Perhaps surprisingly, given the potential immediacy and likely depth of the public sector problem, KPMG’s Effects of the downturn on the public sector survey reveals that 63 percent of respondents are unlikely to change their strategy in the next year as a result of the current global economic downturn, even though the full impact of the crisis is not likely to hit the public sector until 2011 or 2012.

The majority of respondents, some 60 percent, indicate that they are making long term changes to put their organization in a good position for the next decade, but few respondents are pursuing these changes with the urgency that is required, and few are contemplating the radical surgery that KPMG firms’ professionals believe to be necessary. For example, the survey reveals that only 20 percent of public sector organizations are planning to change their business model.

A significant improvement in the take up of EU funds by both public and private sectors is essential for the Romanian economy, particularly in the context of the global economic downturn.

One of the impediments to more effective use of EU financing has been the low number of eligible projects, the slow bureaucratic process, and the lack of transparency.
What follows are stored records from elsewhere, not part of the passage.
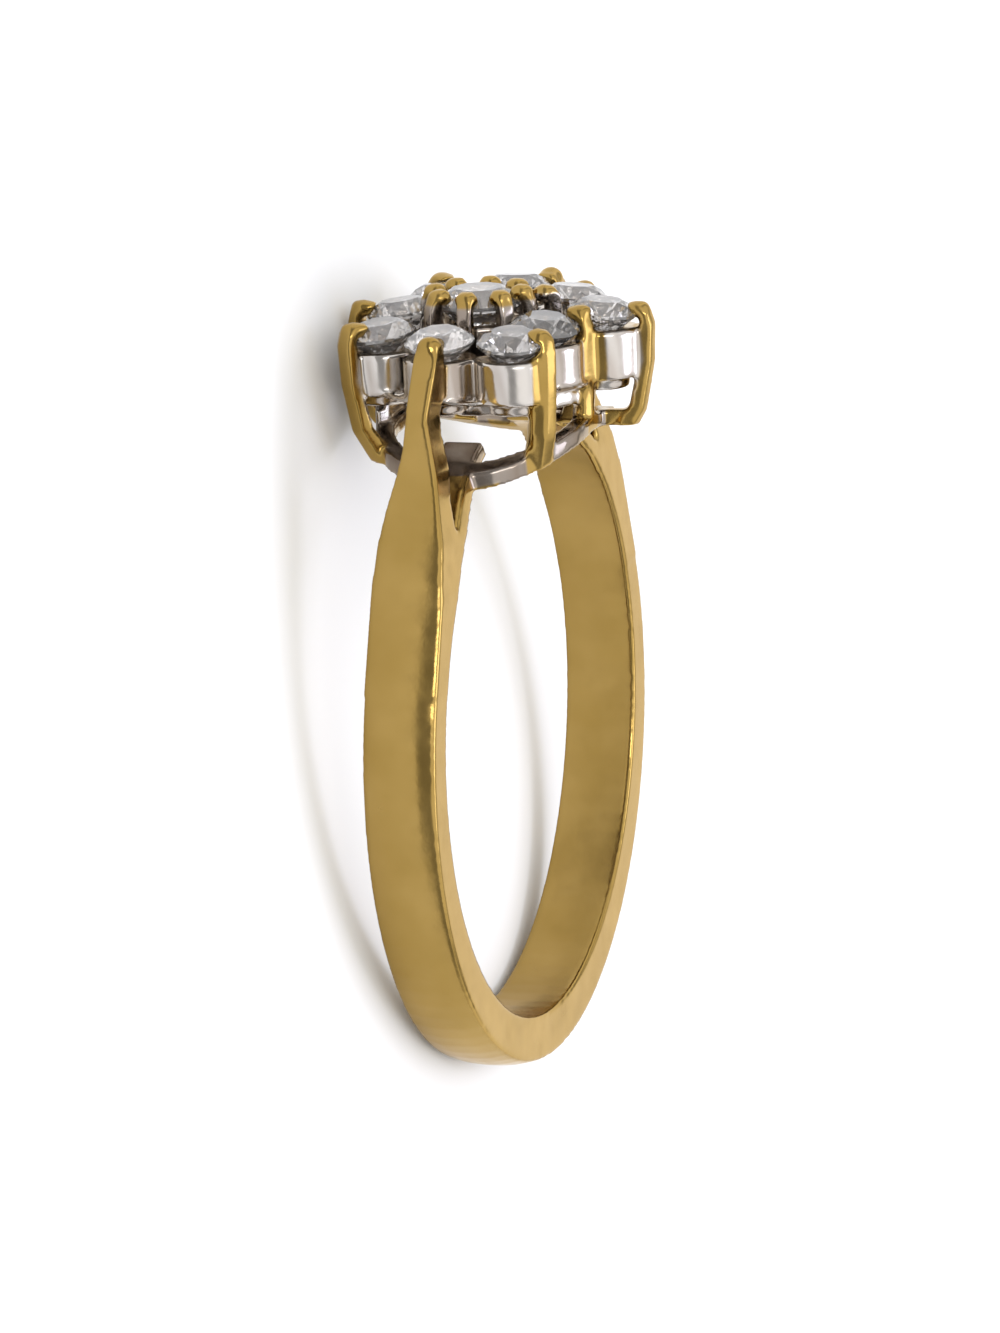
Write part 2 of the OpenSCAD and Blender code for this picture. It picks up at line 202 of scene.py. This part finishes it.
# Lamps: right, up and back of the camera's view in metres, size, watts, tint
LAMPS = {
    "overhead": ((0.26, 0.00, 0.06), (0.16, 0.16), 0.22, (0.95, 1.0, 1.25)),
    "front": ((0.10, 0.05, 0.40), (0.06, 0.20), 0.25, (1, 1, 1)),
}

# The studio round the ring: sine of the elevation, brightness. The camera's side has a dark gap
# under its soft box, and the side behind the ring is bright down to the horizon.
# LIGHT_TURN is where the one gives way to the other, and LIGHT_TOP is over the brightest value.
FRONT_LIGHT = [(0.0, 0.80), (0.08, 0.42), (0.36, 0.42), (0.46, 1.40), (0.80, 1.45), (0.90, 1.20)]
BACK_LIGHT = [(0.0, 1.25), (0.42, 1.60), (0.52, 0.50), (0.60, 0.55), (0.70, 1.35), (1.0, 1.20)]
LIGHT_TURN = (-0.25, 0.35)
LIGHT_TOP = 2.0
LIGHT_TINT = (1.0, 0.99, 0.98, 1)


def polar(radius, azimuth, height):
    a = math.radians(azimuth + HEAD_TURN)
    return np.array([radius * math.cos(a), radius * math.sin(a), height])


def lift(x):
    """The head stands a little higher over the far shoulder."""
    return FAR_RISE * (1 - x / CLUSTER_R) / 2


def claw_top(claw):
    x = claw[POST_R] * math.cos(math.radians(claw[AZ] + HEAD_TURN))
    return TIP_Z + lift(x) + claw[TIP_RISE]


def between(first, second, share):
    return (1 - share) * first + share * second


def to_ring(points):
    """Row frame in metres to the upright ring in millimetres."""
    return points @ np.array(LAY) / MM


def to_row(points):
    """The upright ring in millimetres to the row frame in metres."""
    return points @ np.array(LAY).T * MM


def smooth_step(value, low, high):
    t = np.clip((value - low) / (high - low), 0, 1)
    return t * t * (3 - 2 * t)


def mesh_points(mesh):
    points = np.empty(len(mesh.vertices) * 3)
    mesh.vertices.foreach_get("co", points)
    return points.reshape(-1, 3)


def new_mesh(name, points, faces):
    mesh = bpy.data.meshes.new(name)
    mesh.from_pydata([tuple(p) for p in points], [], [tuple(f) for f in faces])
    mesh.update()
    obj = bpy.data.objects.new(name, mesh)
    bpy.context.scene.collection.objects.link(obj)
    return obj


# Materials

class Shader:
    """A material's node tree, with short calls for its nodes and links."""

    def __init__(self, name):
        self.material = bpy.data.materials.new(name)
        self.material.use_nodes = True
        self.tree = self.material.node_tree
        self.main = self.tree.nodes["Principled BSDF"]

    def add(self, kind, **values):
        node = self.tree.nodes.new(kind)
        for key, value in values.items():
            setattr(node, key, value)
        return node

    def link(self, source, target):
        self.tree.links.new(source, target)

    def set(self, values):
        for socket, value in values.items():
            self.main.inputs[socket].default_value = value

    def attribute(self, name):
        return self.add("ShaderNodeAttribute", attribute_name=name).outputs["Fac"]

    def noise(self, scale, detail, stretch=(1, 1, 1)):
        """Noise in the object's own metres; a low stretch draws it out along an axis."""
        place = self.add("ShaderNodeTexCoord")
        spot = self.add("ShaderNodeMapping")
        spot.inputs["Scale"].default_value = stretch
        self.link(place.outputs["Object"], spot.inputs["Vector"])
        tex = self.add("ShaderNodeTexNoise")
        tex.inputs["Scale"].default_value = scale
        tex.inputs["Detail"].default_value = detail
        self.link(spot.outputs["Vector"], tex.inputs["Vector"])
        return tex.outputs["Fac"]

    def remap(self, source, low, high, to_low=0, to_high=1):
        node = self.add("ShaderNodeMapRange")
        sockets = ("From Min", "From Max", "To Min", "To Max")
        for socket, value in zip(sockets, (low, high, to_low, to_high)):
            node.inputs[socket].default_value = value
        self.link(source, node.inputs["Value"])
        return node.outputs["Result"]

    def mix(self, factor, first, second):
        node = self.add("ShaderNodeMix", data_type="RGBA")
        self.link(factor, node.inputs["Factor"])
        for value, socket in ((first, node.inputs["A"]), (second, node.inputs["B"])):
            if isinstance(value, tuple):
                socket.default_value = (*value, 1)
            else:
                self.link(value, socket)
        return node.outputs["Result"]

    def bump(self, height, strength, distance, below=None):
        node = self.add("ShaderNodeBump")
        node.inputs["Strength"].default_value = strength
        node.inputs["Distance"].default_value = distance
        self.link(height, node.inputs["Height"])
        if below is not None:
            self.link(below, node.inputs["Normal"])
        return node.outputs["Normal"]


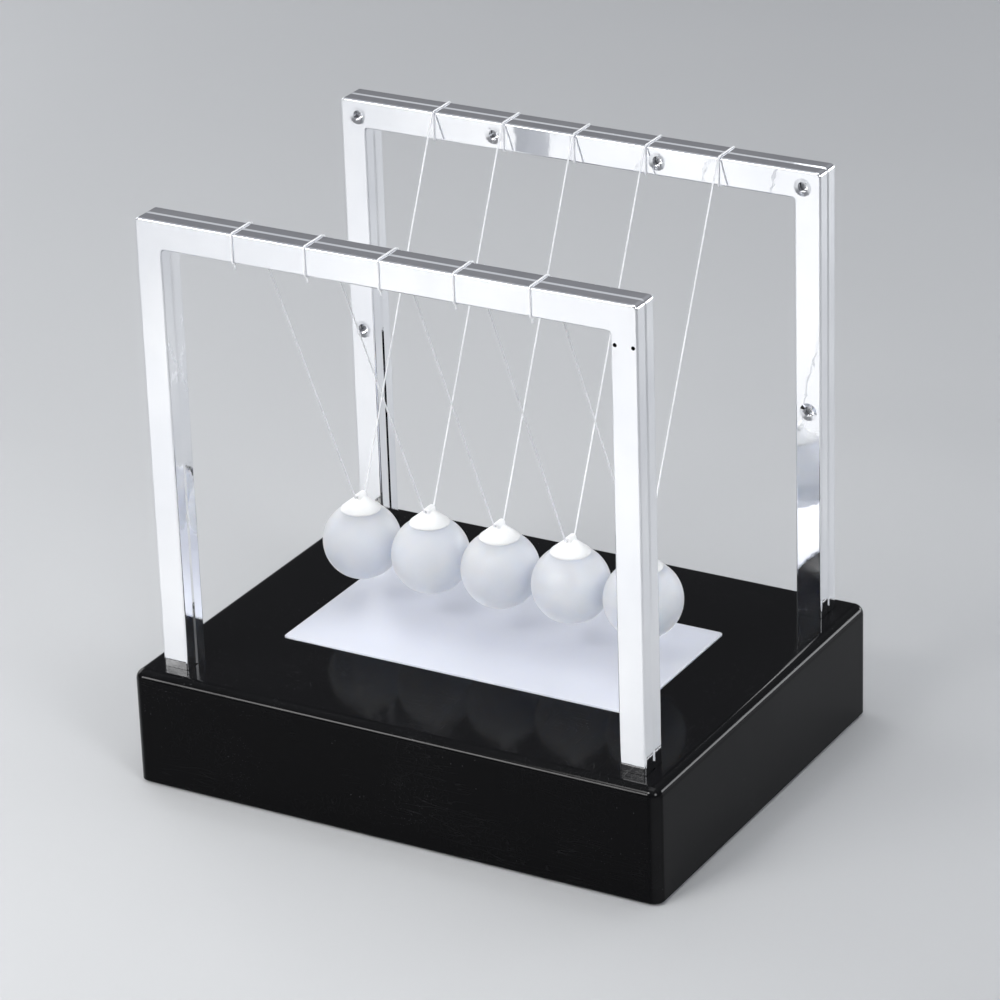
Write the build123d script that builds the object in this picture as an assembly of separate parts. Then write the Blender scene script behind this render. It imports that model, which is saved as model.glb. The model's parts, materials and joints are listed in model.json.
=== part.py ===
from build123d import *
import os

# Light-up desk newton's cradle: a glossy black battery base with a frosted light
# panel, two inverted-U plated frames, and five frosted balls hung on nylon V lines.
# Origin: centre of the ground plane under the rubber feet. +X runs along the row of
# balls, +Y from the front frame to the rear frame, +Z up. Millimetres.

os.makedirs("parts", exist_ok=True)

# ---------------------------------------------------------------- driving dimensions
BASE_L, BASE_W = 176.0, 136.8          # base, along X and Y
FOOT_STAND = 0.6                       # rubber feet hold the base off the table
BASE_TOP = 37.2                        # top face of the base
BASE_CORNER_R, BASE_TOP_R = 3.4, 3.2   # upright corners and top edge
WALL, TOP_WALL = 2.2, 2.2              # moulded wall thicknesses

PANEL_L, PANEL_W = 118.0, 59.4         # visible light panel
PANEL_PROUD = 0.5

FRAME_HALF_X = 80.8                    # outer faces of the legs
FRAME_OUT_Y, FRAME_IN_Y = 61.4, 51.6   # outer and inner faces of a frame
FRAME_TOP = 179.3
LEG_W, BAR_H = 8.4, 8.8
LEG_FOOT_Z = 22.1                      # the legs stand in sockets inside the base
FRAME_WALL = 1.3
SEAM_Y = (FRAME_OUT_Y + FRAME_IN_Y) / 2
SEAM_CHAMFER = 0.6                     # each half's bevel along the parting line
EDGE_R = 0.6

BALL_R = 11.95
BALL_PITCH = 24.0
BALL_Z = 59.3
BALL_X = [(k - 3) * BALL_PITCH for k in range(1, 6)]

CAP_RIM_R = 6.2                        # skirt of the conical cap
CAP_RIM_H = 10.7                       # top of the skirt above the ball's centre
CAP_SLOPE, CAP_TOP_R = 0.8, 0.9
EYE_H, EYE_R, EYE_HALF = 14.6, 1.15, 2.2   # cross tube that the line threads

LINE_R = 0.25                          # nylon line
PIVOT_Y, PIVOT_Z = 50.75, 179.1        # where the hanging line turns
LINE_BEND_Y = 2.7

SCREW_SPOTS = [(-27.6, 174.9), (27.6, 174.9), (-75.0, 174.2), (75.0, 174.2),
               (-76.6, 104.0), (76.6, 104.0)]
SCREW_DISH_R, SCREW_HOLE_R = 2.75, 1.6  # shallow dish round each screw hole
SCREW_DISH, SCREW_DEPTH = 0.25, 3.2     # depth of the dish and of the head's seat
PIN_HOLES = [(-2.8, 166.8), (2.8, 166.8)]  # pair of small pin marks high on one leg

BAY_X0, BAY_X1, BAY_HY, BAY_TOP = -58.5, -1.5, 22.4, 17.9
COVER_T = 2.4
CELL_R, CELL_L, CELL_Z = 7.1, 48.8, 9.4
SWITCH_X = 45.0
SWITCH_TRAVEL = 4.0
FEET = [(sx * 72.0, sy * 50.0) for sx in (-1, 1) for sy in (-1, 1)]
COVER_SCREWS = [(sx * 50.0, sy * 58.5) for sx in (-1, 1) for sy in (-1, 1)]
TRAY_SCREWS = [(sx * 66.5, sy * 26.0) for sx in (-1, 1) for sy in (-1, 1)]
LEGS = [(sx * (FRAME_HALF_X - LEG_W / 2), sy * SEAM_Y) for sx in (-1, 1) for sy in (-1, 1)]


# ---------------------------------------------------------------- helpers
def block(x0, x1, y0, y1, z0, z1):
    return Pos((x0 + x1) / 2, (y0 + y1) / 2, (z0 + z1) / 2) * Box(x1 - x0, y1 - y0, z1 - z0)


def post(x, y, z0, z1, r):
    return Pos(x, y, (z0 + z1) / 2) * Cylinder(r, z1 - z0)


def rod_y(x, z, y0, y1, r):
    return Pos(x, (y0 + y1) / 2, z) * Rot(90, 0, 0) * Cylinder(r, y1 - y0)


def rod_x(y, z, x0, x1, r):
    return Pos((x0 + x1) / 2, y, z) * Rot(0, 90, 0) * Cylinder(r, x1 - x0)


def slab(lx, ly, z0, z1, r):
    """Rectangular slab about the Z axis with rounded upright corners."""
    body = Pos(0, 0, (z0 + z1) / 2) * Box(lx, ly, z1 - z0)
    return fillet(body.edges().filter_by(Axis.Z), r) if r else body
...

Clearly, use of these EU funds is an excellent way for emerging economies in our region to ‘weather the storm’ of the current global economic crisis, as EU funds can make up anywhere from about 2-5% of these states’ annual GDPs. Within the context of the crisis it is even more crucial that they make the most of the available funding for 2007-2013.

However, attracting the funds, without carefully planning administration and subsequent implementation, could generate major risks, especially under the current economic crisis conditions, affecting both public and private sectors. The lack of support from payment structures and of clear regulations on financial reporting could lead to payment incapacity and consequently to an additional contraction of the Romanian economy.